Several other versions of The Bitter Draught (sometimes referred to as The Drinker) exist,[i] attesting to the popularity of this composition. The McMaster painting may have been part of a series of the senses, as might the other versions of this image. Although unusual as a representation of taste, which is more traditionally shown as a group of figures eating food at a table, the McMaster painting is an immediate and powerful expression of a very human reaction. One of the other versions is housed at the Städel Museum in Frankfurt (Fig. X). The Städel painting, which measures 47.4 by 35.5 cm, includes Brouwer’s monogram “AB” on the right side of the panel, a feature that is missing from the Hamilton painting.[ii]
Comparing the results of technical research conducted on these paintings helps to establish their relation. Like the McMaster work, the Städel version has been ascribed to the period between 1630 and 1640. Both works are painted on oak supports,[iii] and both were analyzed with dendrochronology by Dr. Peter Klein, who proposed 1635 as the earliest possible date of creation for the McMaster version and 1638 for the Städel work.[iv] Based on dendrochronological analysis, it is possible that the two works were painted within the same period, close to the end of Brouwer’s life.
The two works are also extremely close compositionally. In both paintings, the man’s jacket is fastened by three buttons, although this is more difficult to make out in the McMaster version. Infrared reflectography does not reveal an underdrawing in either painting (Fig. X). This emphasizes another parallel in artistic working method. However, the two works are not identical. An obvious difference is the amount of empty space left above the sitter’s hat.[v] It has not been possible to establish whether the McMaster painting had been cut down and was, therefore, closer in composition to the Städel version in its earlier state.

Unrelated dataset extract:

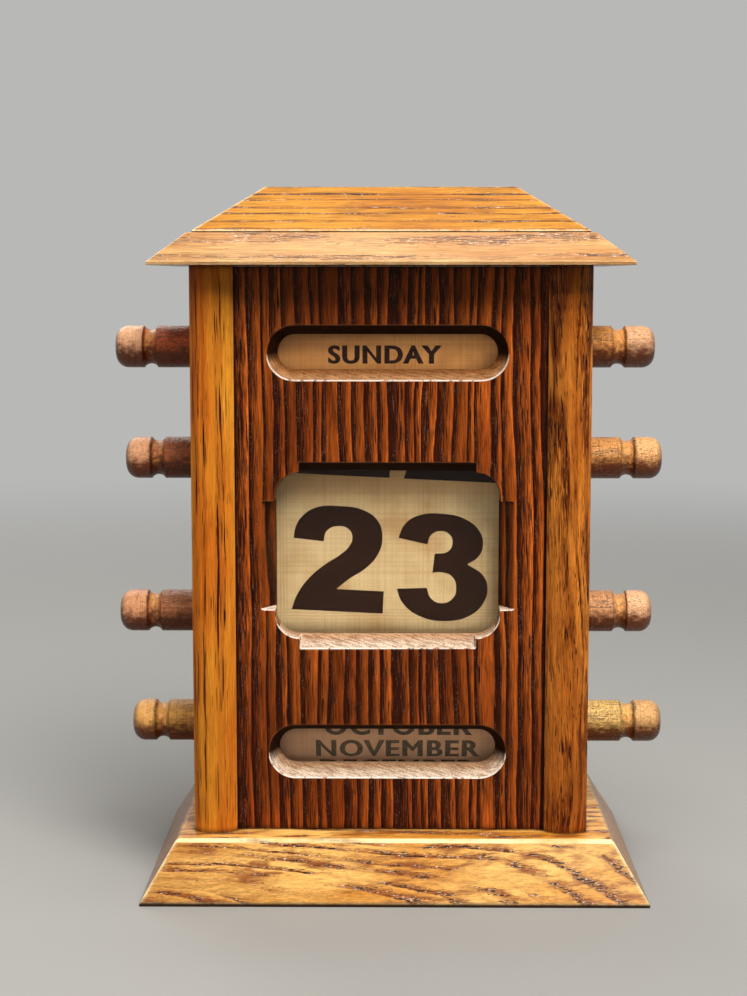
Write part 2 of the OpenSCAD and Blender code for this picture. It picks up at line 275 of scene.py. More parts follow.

A comparison between the painting techniques of the two works, which are markedly different, offers more insight. The Städel work exhibits a greater sense of liveliness and three-dimensionality, created by the confident application of brushstrokes. On the other hand, the McMaster painting has areas of relative flatness, as can be seen in the hair at the left side of the panel, for example. Part of the reason for this apparent difference seems to come from the greater tonal range of the Städel painting in comparison to the more restricted palette of the McMaster work. By employing a more varied set of colours and shades, the Städel version displays an image that more accurately renders a sense of form and expression. The careful application of this more varied palette reflects a general level of artistic quality that is not quite matched by the McMaster version.

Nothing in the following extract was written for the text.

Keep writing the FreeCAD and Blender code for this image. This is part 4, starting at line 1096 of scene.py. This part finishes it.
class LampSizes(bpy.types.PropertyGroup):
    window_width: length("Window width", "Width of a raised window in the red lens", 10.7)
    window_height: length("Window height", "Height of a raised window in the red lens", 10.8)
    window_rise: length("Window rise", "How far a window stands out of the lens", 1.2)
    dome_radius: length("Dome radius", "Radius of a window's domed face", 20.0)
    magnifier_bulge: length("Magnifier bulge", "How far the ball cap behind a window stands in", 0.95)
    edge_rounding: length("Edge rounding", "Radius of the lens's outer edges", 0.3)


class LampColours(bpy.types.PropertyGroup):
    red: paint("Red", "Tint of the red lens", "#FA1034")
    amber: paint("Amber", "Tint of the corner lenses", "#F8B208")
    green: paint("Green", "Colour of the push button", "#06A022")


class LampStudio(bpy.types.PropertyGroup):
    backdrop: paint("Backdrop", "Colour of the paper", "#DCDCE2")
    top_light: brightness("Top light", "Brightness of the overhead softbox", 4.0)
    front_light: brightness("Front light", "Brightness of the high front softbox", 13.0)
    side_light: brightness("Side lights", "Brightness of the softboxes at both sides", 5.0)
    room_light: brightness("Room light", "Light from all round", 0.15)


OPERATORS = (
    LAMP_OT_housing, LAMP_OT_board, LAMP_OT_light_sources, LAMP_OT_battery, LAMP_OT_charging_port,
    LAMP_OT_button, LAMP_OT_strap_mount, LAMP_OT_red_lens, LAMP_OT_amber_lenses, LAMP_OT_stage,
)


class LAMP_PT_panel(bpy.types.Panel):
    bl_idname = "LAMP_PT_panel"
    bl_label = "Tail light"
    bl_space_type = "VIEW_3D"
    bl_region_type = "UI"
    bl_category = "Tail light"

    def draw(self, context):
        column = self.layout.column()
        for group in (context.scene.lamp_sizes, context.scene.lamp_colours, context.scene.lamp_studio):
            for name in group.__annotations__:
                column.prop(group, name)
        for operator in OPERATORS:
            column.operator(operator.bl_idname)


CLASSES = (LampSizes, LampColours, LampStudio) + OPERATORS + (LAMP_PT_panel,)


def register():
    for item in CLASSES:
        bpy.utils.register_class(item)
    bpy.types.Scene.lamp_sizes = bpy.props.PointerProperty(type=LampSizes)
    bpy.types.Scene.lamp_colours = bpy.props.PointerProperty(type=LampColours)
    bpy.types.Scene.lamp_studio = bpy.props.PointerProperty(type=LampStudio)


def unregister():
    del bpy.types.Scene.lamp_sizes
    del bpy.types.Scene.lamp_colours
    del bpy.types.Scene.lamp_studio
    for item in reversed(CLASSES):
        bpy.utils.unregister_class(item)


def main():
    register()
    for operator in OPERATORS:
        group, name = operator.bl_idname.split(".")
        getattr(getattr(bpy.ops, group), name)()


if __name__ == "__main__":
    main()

Condition issues can complicate a comparison of technique. The McMaster painting appears somewhat flatter and more thinly painted than the Städel work. When oil paint ages its refractive index changes, and the paint can become more transparent. Such changes will have a greater impact on the visual appearance of more thinly painted works. In addition, human intervention can play a role in making it difficult to compare works. Previous cleaning campaigns carried out on the McMaster painting may be the reason it looks less three-dimensional than the Städel version. Glazes, which are areas of thin oil-rich paint, can be more easily over-cleaned; this may have been the case in the McMaster painting. Under ultraviolet (UV) illumination, large sections of the painting fluoresce blue-green, suggesting the presence of an aged natural resin varnish (Fig. X).[vi] This layer has been selectively cleaned in the past, creating the dark areas and horizontal streaks visible in the UV picture. The middle finger of the hand holding the cup is a good example of an area that appears dark in the UV image as a result of cleaning.

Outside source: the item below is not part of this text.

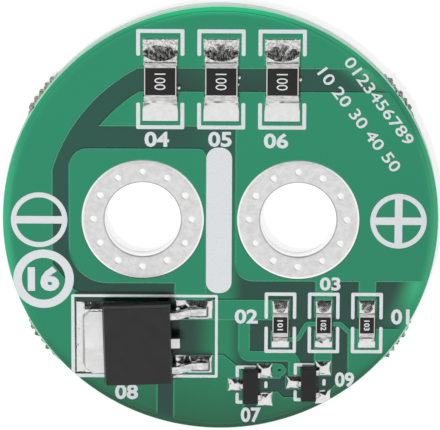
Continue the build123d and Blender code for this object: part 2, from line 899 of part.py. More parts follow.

The strong similarities between the McMaster and Städel paintings underscore the possibility that the works were produced in close physical and temporal proximity. Given the existence of many versions of this composition, and the difference in quality between the Städel and McMaster paintings, it can be proposed that the McMaster work may have been produced under Brouwer’s supervision, perhaps to satisfy the demand for a less costly product.[vii]
[i] Agnes Tieze, Flämische Gemälde im Städel Museum 1550–1800. Teil I. Künstler von A-R (Petersberg, Germany: Michael Imhof Verlag, 2009), 101–12.
[ii] The monogram is painted in dark brown paint, a device that can be found on other works associated with Brouwer. Only two of Brouwer’s works have full signatures:The Smokers at the Metropolitan Museum of Art, and the Peasant’s Feast at the Kunsthaus in Zurich. To further complicate matters, works associated with the artist do not include a date, creating a challenge in attempting to chart his artistic development. See Konrad Renger, “Brouwer, Adriaen,” Grove Art Online. Oxford Art Online. Oxford University Press, accessed October 23, 2014, http://www.oxfordartonline.com.proxy.queensu.ca/subscriber/article/grove/art/T011573.
[iii] For details related to the Städel version, see Tieze, Flämische Gemälde, 101–12.
[iv] Information about the McMaster painting can be found in Dr. Klein’s report from March 5, 2013. Klein’s analysis resulted in an earliest possible felling date of 1627 for the McMaster painting. He factored in a minimum of two years of seasoning and a median of fifteen sapwood rings to arrive at his earliest possible date of creation. The Städel version was found to have an earliest possible felling date of 1630. Considering the seasoning period of at least two years and the allowance for sapwood rings, an earliest possible date of creation of 1638 has been suggested. For details related to the Städel version, see Tieze, Flämische Gemälde, 101–12.
[v] In the McMaster painting the hat just touches the top of the panel, whereas in the Städel painting there is more room between the top of the hat and the upper edge of the wooden support.
[vi] See the essay “Conservation and Condition Issues” in this volume.
[vii] Gerard Knuttel makes the important distinction between works executed entirely by the master and copies that had been “more or less ‘guaranteed’ by him—if not, indeed, touched up.” See Gerard Knuttel, Adriaen Brouwer. The Master and His Work (The Hague: L. J. C. Boucher, 1962), 61.